--- BRIEF ---
Reproduce the material in full, exactly as written.

--- PROVIDED DATA ---
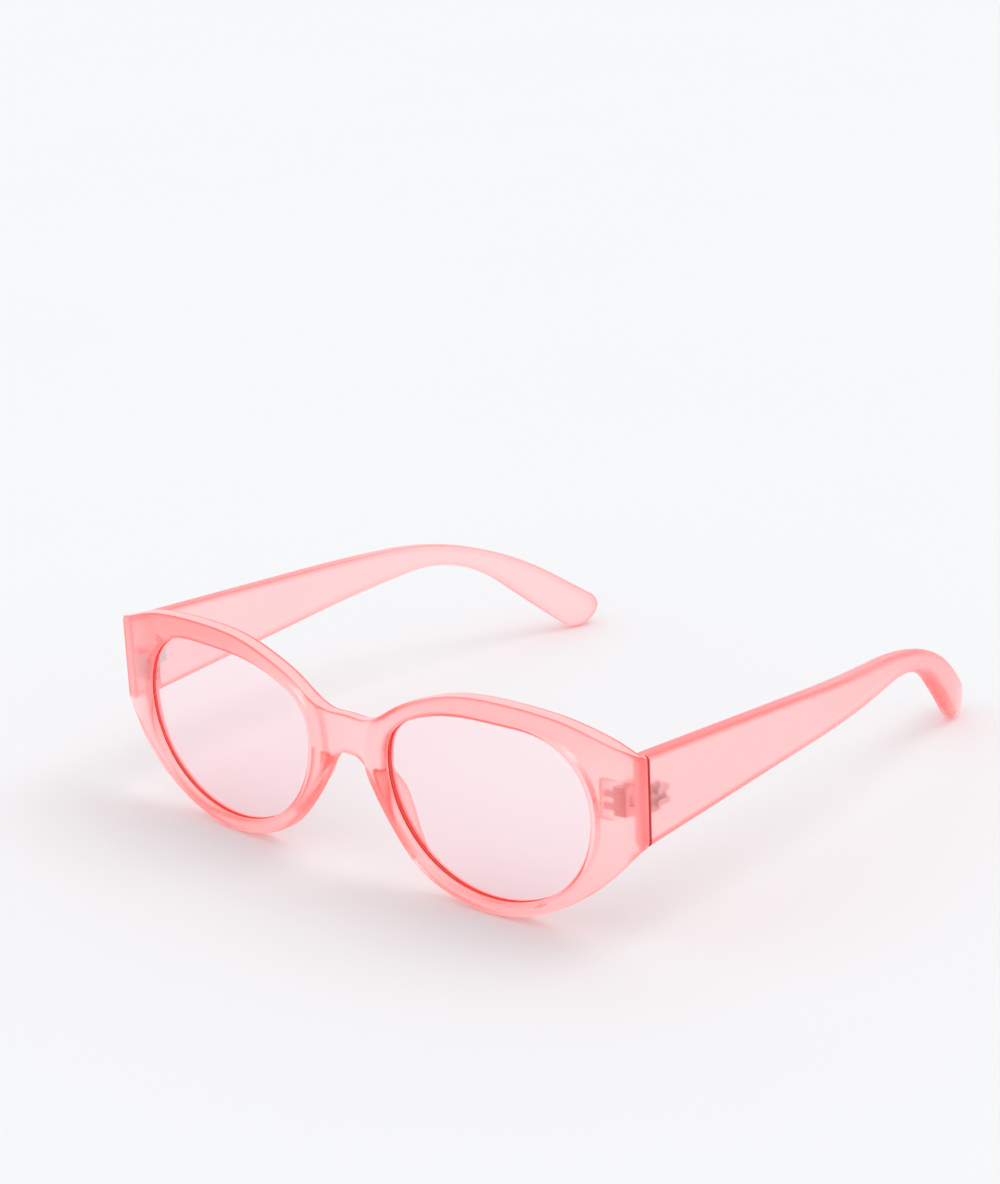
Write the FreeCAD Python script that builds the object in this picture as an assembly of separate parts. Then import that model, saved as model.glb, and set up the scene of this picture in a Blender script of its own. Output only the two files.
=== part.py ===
import FreeCAD, Part
import math
import os
from FreeCAD import Vector as V

# Cat eye sunglasses, millimetres, standing open on a table on the rims and the temple tips.
# +Y runs from the front to the temple tips and +Z is up, so +X is the right-hand side for someone
# who faces the front. While modelling, Y = 0 is the front of the bridge and Z = 0 the table. Every
# part is moved back along Y at the end, so that the origin is under the middle of the box.

# Front
HALF_WIDTH = 69.7          # bridge centre to the outside of an end piece
BRIDGE_TOP = 33.0          # height of the bridge's top edge over the table
FRONT_RADIUS = 650.0       # gentle wrap of the front, seen from above
SWEEP_START = 57.0         # where the end pieces start to sweep back
SWEEP_RADIUS = 34.0
RIM_DEPTH = 4.2            # front to back of the rims
FRONT_LEAN = 1.0           # degrees that the front leans back
BUTT_Y = 8.0               # back face of the end pieces, where the temples butt
CORNER_ROUND = 3.0         # lower outer corner of the end pieces
UPPER_CORNER_ROUND = 0.8
BUTT_STEP = 7.0            # how far outwards the end piece reaches its full depth
BEYOND = 40.0              # cutting blocks reach past the front by more than enough

# Lenses
LENS_THICKNESS = 1.8
LENS_SETBACK = 1.5         # front of the rim to the front of the lens
GROOVE_DEPTH = 0.8         # how far the lens edge reaches into the rim
FIT_GAP = 0.05             # room around a seated piece

# Temples
TEMPLE_THICKNESS = 3.8
STRAIGHT_END = 60.0        # the temples run straight back to here, then curve inwards
INWARD_RADIUS = 190.0
JOINT_GAP = 0.25           # end piece to temple butt

# Hinges
HINGE_X = 63.9
HINGE_Y = 9.7
HINGE_Z = 28.5
KNUCKLE_RADIUS = 1.3
KNUCKLE_HEIGHT = 1.9
KNUCKLE_GAP = 0.1
LEAF_THICKNESS = 1.1
LEAF_HEIGHT = 5.7
PRONG_HEIGHT = 1.25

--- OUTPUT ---
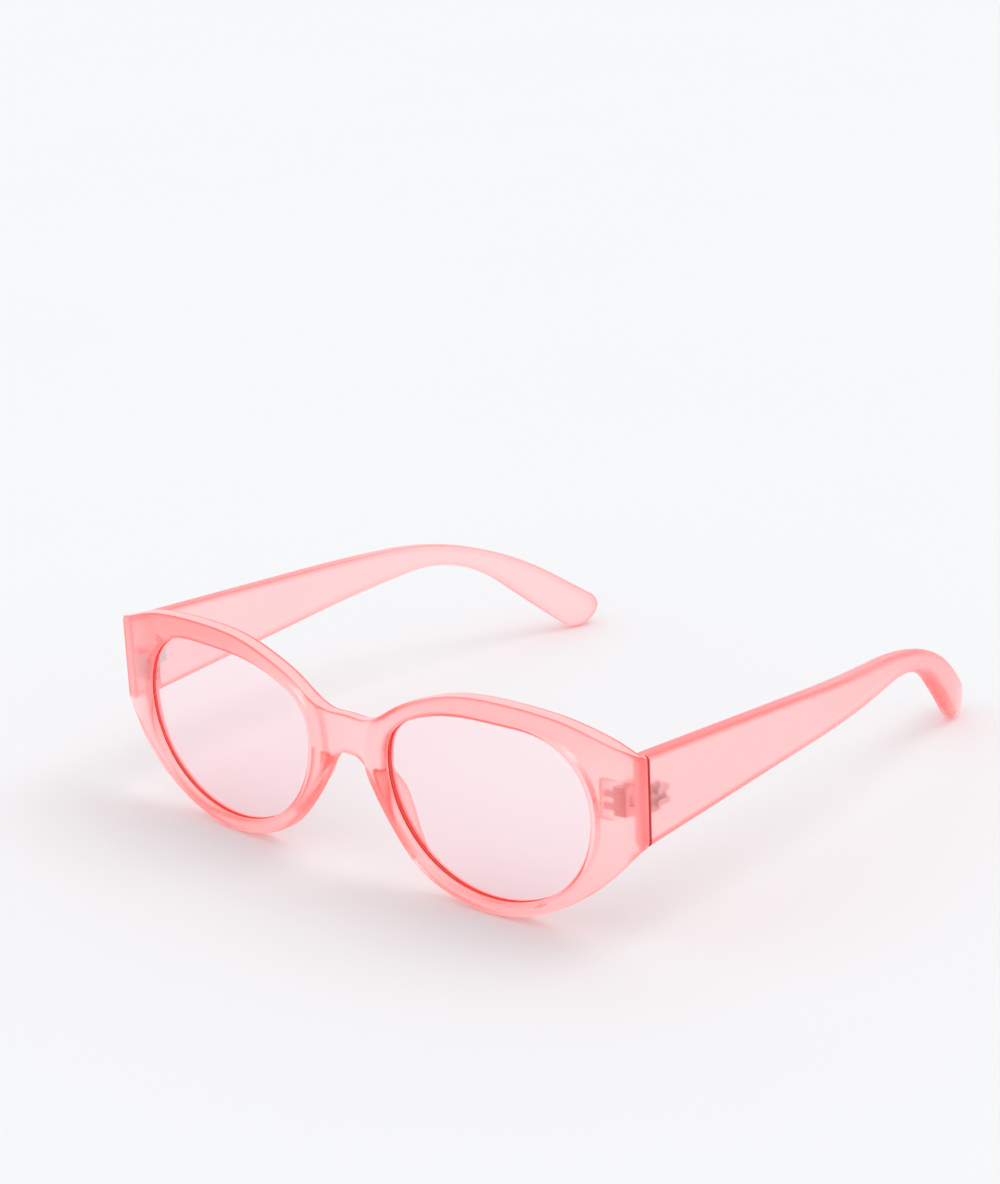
Write the FreeCAD Python script that builds the object in this picture as an assembly of separate parts. Then import that model, saved as model.glb, and set up the scene of this picture in a Blender script of its own. Output only the two files.
=== part.py ===
import FreeCAD, Part
import math
import os
from FreeCAD import Vector as V

# Cat eye sunglasses, millimetres, standing open on a table on the rims and the temple tips.
# +Y runs from the front to the temple tips and +Z is up, so +X is the right-hand side for someone
# who faces the front. While modelling, Y = 0 is the front of the bridge and Z = 0 the table. Every
# part is moved back along Y at the end, so that the origin is under the middle of the box.

# Front
HALF_WIDTH = 69.7          # bridge centre to the outside of an end piece
BRIDGE_TOP = 33.0          # height of the bridge's top edge over the table
FRONT_RADIUS = 650.0       # gentle wrap of the front, seen from above
SWEEP_START = 57.0         # where the end pieces start to sweep back
SWEEP_RADIUS = 34.0
RIM_DEPTH = 4.2            # front to back of the rims
FRONT_LEAN = 1.0           # degrees that the front leans back
BUTT_Y = 8.0               # back face of the end pieces, where the temples butt
CORNER_ROUND = 3.0         # lower outer corner of the end pieces
UPPER_CORNER_ROUND = 0.8
BUTT_STEP = 7.0            # how far outwards the end piece reaches its full depth
BEYOND = 40.0              # cutting blocks reach past the front by more than enough

# Lenses
LENS_THICKNESS = 1.8
LENS_SETBACK = 1.5         # front of the rim to the front of the lens
GROOVE_DEPTH = 0.8         # how far the lens edge reaches into the rim
FIT_GAP = 0.05             # room around a seated piece

# Temples
TEMPLE_THICKNESS = 3.8
STRAIGHT_END = 60.0        # the temples run straight back to here, then curve inwards
INWARD_RADIUS = 190.0
JOINT_GAP = 0.25           # end piece to temple butt

# Hinges
HINGE_X = 63.9
HINGE_Y = 9.7
HINGE_Z = 28.5
KNUCKLE_RADIUS = 1.3
KNUCKLE_HEIGHT = 1.9
KNUCKLE_GAP = 0.1
LEAF_THICKNESS = 1.1
LEAF_HEIGHT = 5.7
PRONG_HEIGHT = 1.25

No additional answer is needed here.